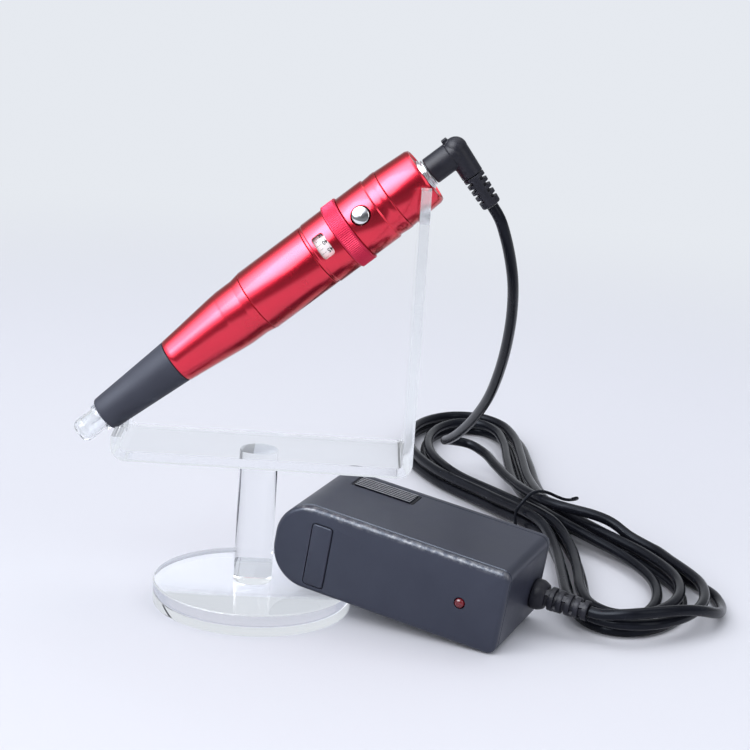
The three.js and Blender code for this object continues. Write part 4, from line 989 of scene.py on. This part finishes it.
# Mains adapter
adapterSpec = {
    "length": 75, "depth": 37.8, "height": 26.67, "leftRound": 11.5, "rightRound": 3, "bevel": 1.5,
    "wall": 1.3, "seam": 34.8, "seamGap": 0.3, "clearance": 0.3, "cordHole": [(3.3, -4), (3.3, 4)],
    "panel": {
        "fromRight": 56.3, "width": 7.1, "bottom": 1.9, "height": 20.4, "pocket": 0.9, "round": 1.2,
        "proud": 0.4, "edge": 0.4,
    },
    "led": {
        "fromRight": 13.5, "height": 13, "hole": [(1.8, -3), (1.8, 3)],
        "lens": [(1.5, -6), (1.5, 0), (1.42, 0.3), (1.2, 0.58), (0.85, 0.78), (0.4, 0.88), (0.1, 0.9)],
    },
    "vent": {
        "fromRight": 42, "width": 21.3, "start": 25.6, "depth": 8.2, "pocket": 0.8, "round": 0.6,
        "base": 0.45, "ribs": 6, "ribStart": 0.29, "ribShare": 0.42, "ribInset": 0.9, "ribFoot": 0.2,
        "ribTop": 0.95, "ribEdge": 0.12, "crest": 0.85,
    },
    "blade": {
        "fromLeft": 20, "pitch": 12.7, "halfSlot": 1.05, "low": 9.9, "high": 16.8, "from": 34, "to": 40,
    },
    "rimGroove": {"middle": 2.45, "half": 0.32, "dip": 0.5},
    "relief": {
        "depth": 29.4, "height": 10.4, "length": 18, "start": 4.6, "ribs": 5, "radius": 3.7, "taper": 0.6,
        "groove": 0.9, "gapShare": 0.4, "bore": 1.95,
        "collar": [
            (2.0, -2.3), (2.0, -3.4), (4.4, -3.4), (4.4, -2.3), (3, -2.3), (3, 0.3), (4.55, 0.3), (4.75, 0.5),
            (4.75, 2.5), (4.3, 3.6), (3.75, 4.5),
        ],
        "bridge": {"radius": 3.62, "depth": 1.2, "half": 0.9, "overlap": 0.1, "share": 0.5},
    },
}


def adapterBody(name):
    spec = adapterSpec
    body = boxPiece(name, (-spec["length"], 0, 0), (0, spec["depth"], spec["height"]))
    alongDepth = lambda a, b: abs(a.y - b.y) > 10 * mm
    bevelEdges(body, spec["leftRound"], 20, lambda a, b: alongDepth(a, b) and a.x < -spec["length"] / 2 * mm)
    bevelEdges(body, spec["rightRound"], 8, lambda a, b: alongDepth(a, b) and a.x > -1 * mm)
    onFace = lambda place: place.y < 1e-5 or place.y > (spec["depth"] - 0.01) * mm
    bevelEdges(body, spec["bevel"], 5, lambda a, b: abs(a.y - b.y) < 1e-5 and onFace(a))
    return body


def drawInGroove(body, middle, half, dip):
    for station in (middle - half, middle, middle + half):
        openMesh(body)
        bpy.ops.mesh.bisect(plane_co=(0, station * mm, 0), plane_no=(0, 1, 0))
        closeMesh()
    length, height = adapterSpec["length"], adapterSpec["height"]
    pickParts(body, "VERT", lambda place: abs(place.y - middle * mm) < 1e-6)
    bpy.ops.transform.resize(
        value=(1 - 2 * dip / length, 1, 1 - 2 * dip / height),
        center_override=(-length / 2 * mm, middle * mm, height / 2 * mm),
    )
    closeMesh()


def trimAtSeam(body, station, keepFront):
    openMesh(body)
    bpy.ops.mesh.bisect(
        plane_co=(0, station * mm, 0), plane_no=(0, 1, 0), clear_outer=keepFront, clear_inner=not keepFront
    )
    closeMesh()


def roundedBox(name, low, high, radius, axis, segments=5):
    body = boxPiece(name, low, high)
    bevelEdges(body, radius, segments, lambda a, b: abs(a[axis] - b[axis]) > 1e-6)
    return body


def trimmedShell(name, station, keepFront):
    spec = adapterSpec
    shell = adapterBody(name)
    if keepFront:
        drawInGroove(shell, **spec["rimGroove"])
    trimAtSeam(shell, station, keepFront)
    applyModifier(shell, "SOLIDIFY", thickness=spec["wall"] * mm, offset=-1, use_even_offset=True)
    return shell


def makeAdapter():
    spec = adapterSpec
    panel, vent, led, blade, clear = (spec[key] for key in ("panel", "vent", "led", "blade", "clearance"))
    panelLow = (-panel["fromRight"] - panel["width"], -2, panel["bottom"])
    panelHigh = (-panel["fromRight"], panel["pocket"], panel["bottom"] + panel["height"])
    ventLow = (-vent["fromRight"] - vent["width"], vent["start"], spec["height"] - vent["pocket"])
    ventHigh = (-vent["fromRight"], vent["start"] + vent["depth"], spec["height"] + 2)
    toLed = moved(-led["fromRight"], 0, led["height"]) @ turned(90, "X")
    toRelief = moved(0, spec["relief"]["depth"], spec["relief"]["height"]) @ turned(90, "Y")

    front = trimmedShell("adapter_front_black", spec["seam"] - spec["seamGap"] / 2, True)
    for cutter in (
        lambda: roundedBox("panelCutter", panelLow, panelHigh, panel["round"], 1),
        lambda: roundedBox("ventCutter", ventLow, ventHigh, vent["round"], 2, 3),
        lambda: settle(turnPiece("ledCutter", led["hole"], 48, True), toLed),
        lambda: settle(turnPiece("cordCutter", spec["cordHole"], 48, True), toRelief),
    ):
        combine(front, cutter(), "DIFFERENCE")
    settle(front, adapterFrame)
    hand(front, "root", "adapter_front_shell", "blackMoulding", 25)

    rear = trimmedShell("adapter_rear_black", spec["seam"] + spec["seamGap"] / 2, False)
    for sideSign in (-1, 1):
        across = blade["fromLeft"] - spec["length"] + sideSign * blade["pitch"] / 2
        low = (across - blade["halfSlot"], blade["from"], blade["low"])
        high = (across + blade["halfSlot"], blade["to"], blade["high"])
        combine(rear, boxPiece("bladeCutter", low, high), "DIFFERENCE")
    settle(rear, adapterFrame)
    hand(rear, "root", "adapter_rear_cover", "blackMoulding", 25)

    plate = roundedBox(
        "adapter_panel_black", (panelLow[0] + clear, -panel["proud"], panelLow[2] + clear),
        tuple(value - clear for value in panelHigh), panel["round"] - clear, 1,
    )
    softenEdges(plate, panel["edge"], 4, 60)
    settle(plate, adapterFrame)
    hand(plate, "root", "adapter_end_panel", "blackMoulding")

    makeVent(ventLow, ventHigh)
    lens = turnPiece("adapter_led_red", led["lens"], 48, True)
    settle(lens, adapterFrame @ toLed)
    hand(lens, "root", "adapter_led", "redLens", 60)
    makeAdapterRelief(adapterFrame @ toRelief)


def makeVent(pocketLow, pocketHigh):
    vent, clear = adapterSpec["vent"], adapterSpec["clearance"]
    left, front, floor = (value + clear for value in pocketLow)
    right, back = (value - clear for value in pocketHigh[:2])
    body = boxPiece("adapter_vent_black", (left, front, floor), (right, back, floor + vent["base"]))
    pitch = (back - front) / vent["ribs"]
    for i in range(vent["ribs"]):
        start = front + (i + vent["ribStart"]) * pitch
        low = (left + vent["ribInset"], start, floor + vent["ribFoot"])
        high = (right - vent["ribInset"], start + vent["ribShare"] * pitch, floor + vent["ribTop"])
        rib = boxPiece("rib", low, high)
        softenEdges(rib, vent["ribEdge"], 2, 60)
        combine(body, rib, "UNION")
    # crests of the ribs get a pale painted highlight, and the rest gets the darker cable finish as painted
    # shade
    crest = (floor + vent["crest"]) * mm
    crestLitGapShaded = [1 if face.center.z > crest else 2 for face in body.data.polygons]
    settle(body, adapterFrame)
    hand(body, "root", "adapter_vent", "blackMoulding")
    body.data.materials.append(made["ribCrestPaintedHighlight"])
    # darker finish for the faces between the ribs: painted shade
    body.data.materials.append(made["blackCable"])
    for face, kind in zip(body.data.polygons, crestLitGapShaded):
        face.material_index = kind


def makeAdapterRelief(place):
    spec = adapterSpec["relief"]
    start, count, bridge = spec["start"], spec["ribs"], spec["bridge"]
    pitch = (spec["length"] - start) / count
    rings = list(spec["collar"])
    for i in range(count):
        radius = spec["radius"] - spec["taper"] * i / (count - 1)
        low = start + i * pitch
        rise = low + spec["gapShare"] * pitch
        sunk = radius - spec["groove"]
        rings += [(sunk, low), (sunk, rise), (radius, rise), (radius, low + pitch)]
    rings.append((spec["bore"], spec["length"]))
    body = turnPiece("adapter_strain_relief_black", rings, 64)
    softenEdges(body, 0.12, 2)
    # short bridges join the rings, staggered from one gap to the next
    half = bridge["half"]
    for i in range(count):
        radius = bridge["radius"] - spec["taper"] * i / (count - 1)
        low = start + i * pitch - bridge["overlap"]
        for turn in (45, 225):
            high = low + bridge["share"] * pitch
            link = boxPiece("bridge", (radius - bridge["depth"], -half, low), (radius, half, high))
            settle(link, turned(90 * (i % 2) + turn, "Z"))
            combine(body, link, "UNION")
    settle(body, place)
    hand(body, "root", "adapter_strain_relief", "plugMoulding", 28)


makeAdapter()
print("adapter made")


# Studio
studio = {
    "paper": (0.79, 0.82, 0.87), "table": (0.72, 0.73, 0.8), "ambient": 0.62,
    "floorSize": 14, "floorHeight": -0.05,
    "fade": (0.3, 0.75), "dimFrom": -0.26, "dimTo": -0.38, "dimShare": -0.72, "daylight": (0.93, 0.96, 1),
    # start and end along the axis, then the level at each
    "rise": (0.3, 0.75, 0.06, 0.55), "behind": (-0.1, 0.4, 0, 1), "backdrop": (-0.1, 0.25, 0.8, 0.4),
    "mirrorDepth": 2.5,
    # direction from the object, distance and size in metres, power
    "softboxes": {
        "keySoftbox": ((-0.66, -0.72, 0.72), 1.3, (1.1, 0.9), 11),
        "topSoftbox": ((0.15, 0.25, 1), 1.5, (1.2, 1.2), 6),
        "fillSoftbox": ((0.9, -0.8, 0.55), 1.6, (0.7, 1.1), 4),
    },
    "target": (0.03, 0.03, 0.06),
    "strip": {
        "up": (-0.6527, 0, 0.7576), "along": (0.7576, 0, 0.6527), "near": 0.2, "far": 0.75, "brightest": 10,
        # turn about the pen in degrees, and the level there
        "levels": [
            (-180, 1), (-164, 0.85), (-150, 0.4), (-120, 0.3), (-90, 0.4), (-30, 0.45), (-12, 0.28),
            (8, 0.15), (24, 0.3), (36, 2.2), (48, 7.5), (62, 10), (80, 8.5), (94, 5), (108, 1.8),
            (124, 0.5), (150, 0.35), (164, 0.85), (180, 1),
        ],
    },
}


def makeFloor():
    pickNothing()
    bpy.ops.mesh.primitive_plane_add(size=studio["floorSize"], location=(0, 0, studio["floorHeight"] * mm))
    floor = bpy.context.object
    floor.name = "studioFloor"
    bpy.ops.object.transform_apply(location=True)
    material = bpy.data.materials.new("paperFloor")
    material.use_nodes = True
    tree = material.node_tree
    shader = tree.nodes["Principled BSDF"]
    plain = {"Base Color": opaque(studio["table"]), "Roughness": 0.9, "Specular IOR Level": 0.1}
    for label, value in plain.items():
        shader.inputs[label].default_value = value
    place = addNode(tree, "TexCoord").outputs["Object"]
    path = addNode(tree, "LightPath").outputs
    # away from the object the paper fades into an even backdrop
    away = addNode(tree, "VectorMath", {0: place}, operation="LENGTH").outputs["Value"]
    fade = remap(tree, away, *studio["fade"], ease="SMOOTHSTEP")
    seen = reckon(tree, "MAXIMUM", path["Is Camera Ray"], path["Is Glossy Ray"])
    seen = reckon(tree, "MAXIMUM", seen, path["Is Transmission Ray"])
    # mirrored, the floor on the viewer's side is dim
    sideways = addNode(tree, "SeparateXYZ", {"Vector": place}).outputs["Y"]
    nearSide = remap(tree, sideways, studio["dimTo"], studio["dimFrom"], 1, 0, "SMOOTHSTEP")
    mirrored = reckon(tree, "SUBTRACT", path["Is Glossy Ray"], path["Is Transmission Ray"], use_clamp=True)
    dim = reckon(tree, "MULTIPLY", nearSide, mirrored)
    strength = reckon(tree, "MULTIPLY_ADD", dim, studio["dimShare"], 1)
    glow = addNode(tree, "Emission", {"Color": opaque(studio["paper"]), "Strength": strength})
    share = reckon(tree, "MAXIMUM", reckon(tree, "MULTIPLY", fade, seen), dim)
    surface = blendShaders(tree, share, shader.outputs["BSDF"], glow.outputs["Emission"])
    tree.links.new(surface, tree.nodes["Material Output"].inputs["Surface"])
    floor.data.materials.append(material)


def stripLevel(tree, direction):
    strip = studio["strip"]
    up, ahead, along = (
        addNode(tree, "VectorMath", {0: direction, 1: axis}, operation="DOT_PRODUCT").outputs["Value"]
        for axis in (strip["up"], (0, -1, 0), strip["along"])
    )
    turn = reckon(tree, "ARCTAN2", up, ahead)
    ramp = addNode(tree, "ValToRGB", {"Fac": remap(tree, turn, -math.pi, math.pi)})
    stops = ramp.color_ramp.elements
    stops[1].position = 1
    for degrees, level in strip["levels"]:
        share = degrees / 360 + 0.5
        stop = stops[0] if share == 0 else stops[-1] if share == 1 else stops.new(share)
        stop.color = opaque([level / strip["brightest"]] * 3)
    near = remap(tree, reckon(tree, "ABSOLUTE", along), strip["near"], strip["far"], 1, 0, "SMOOTHSTEP")
    return near, reckon(tree, "MULTIPLY", ramp.outputs["Color"], strip["brightest"])


def makeWorld():
    world = bpy.data.worlds.new("studioWorld")
    bpy.context.scene.world = world
    world.use_nodes = True
    tree = world.node_tree
    tree.nodes.clear()
    path = addNode(tree, "LightPath").outputs
    direction = addNode(tree, "TexCoord").outputs["Generated"]
    # mirrored once, the viewer's side of the room is dim low down, and the backdrop behind is pale
    split = addNode(tree, "SeparateXYZ", {"Vector": direction}).outputs
    rise, behind, backdrop = (
        remap(tree, split[axis], *studio[label], ease="SMOOTHSTEP")
        for label, axis in (("rise", "Z"), ("behind", "Y"), ("backdrop", "X"))
    )
    room = blend(tree, "FLOAT", behind, rise, backdrop)
    # a long soft light lies parallel to the pen, with the dark of the room under it
    near, strip = stripLevel(tree, direction)
    room = blend(tree, "FLOAT", near, room, strip)
    # mirrored more than once, the room is even
    deep = reckon(tree, "GREATER_THAN", path["Ray Depth"], studio["mirrorDepth"])
    room = blend(tree, "FLOAT", deep, room, 1)
    paper = opaque(studio["paper"])
    mirrored, lamp, wall = (
        addNode(tree, "Background", {"Color": color, "Strength": strength}).outputs["Background"]
        for color, strength in ((paper, room), (opaque(studio["daylight"]), studio["ambient"]), (paper, 1))
    )
    seen = reckon(tree, "MAXIMUM", path["Is Camera Ray"], path["Is Transmission Ray"])
    unseen = blendShaders(tree, path["Is Glossy Ray"], lamp, mirrored)
    addNode(tree, "OutputWorld", {"Surface": blendShaders(tree, seen, unseen, wall)})


def softbox(name, direction, distance, size, power):
    light = bpy.data.lights.new(name, "AREA")
    light.shape = "RECTANGLE"
    light.size, light.size_y = size
    light.energy = power
    lamp = bpy.data.objects.new(name, light)
    bpy.context.scene.collection.objects.link(lamp)
    aim = Vector(direction).normalized()
    lamp.location = Vector(studio["target"]) + aim * distance
    lamp.rotation_euler = aim.to_track_quat("Z", "Y").to_euler()


makeFloor()
makeWorld()
for name, facts in studio["softboxes"].items():
    softbox(name, *facts)

bpy.context.scene.view_settings.view_transform = "Standard"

## THE PROBLEM
Tally the lines holding the string "scene" and give only the count.

## RESULT OF THE TASK
4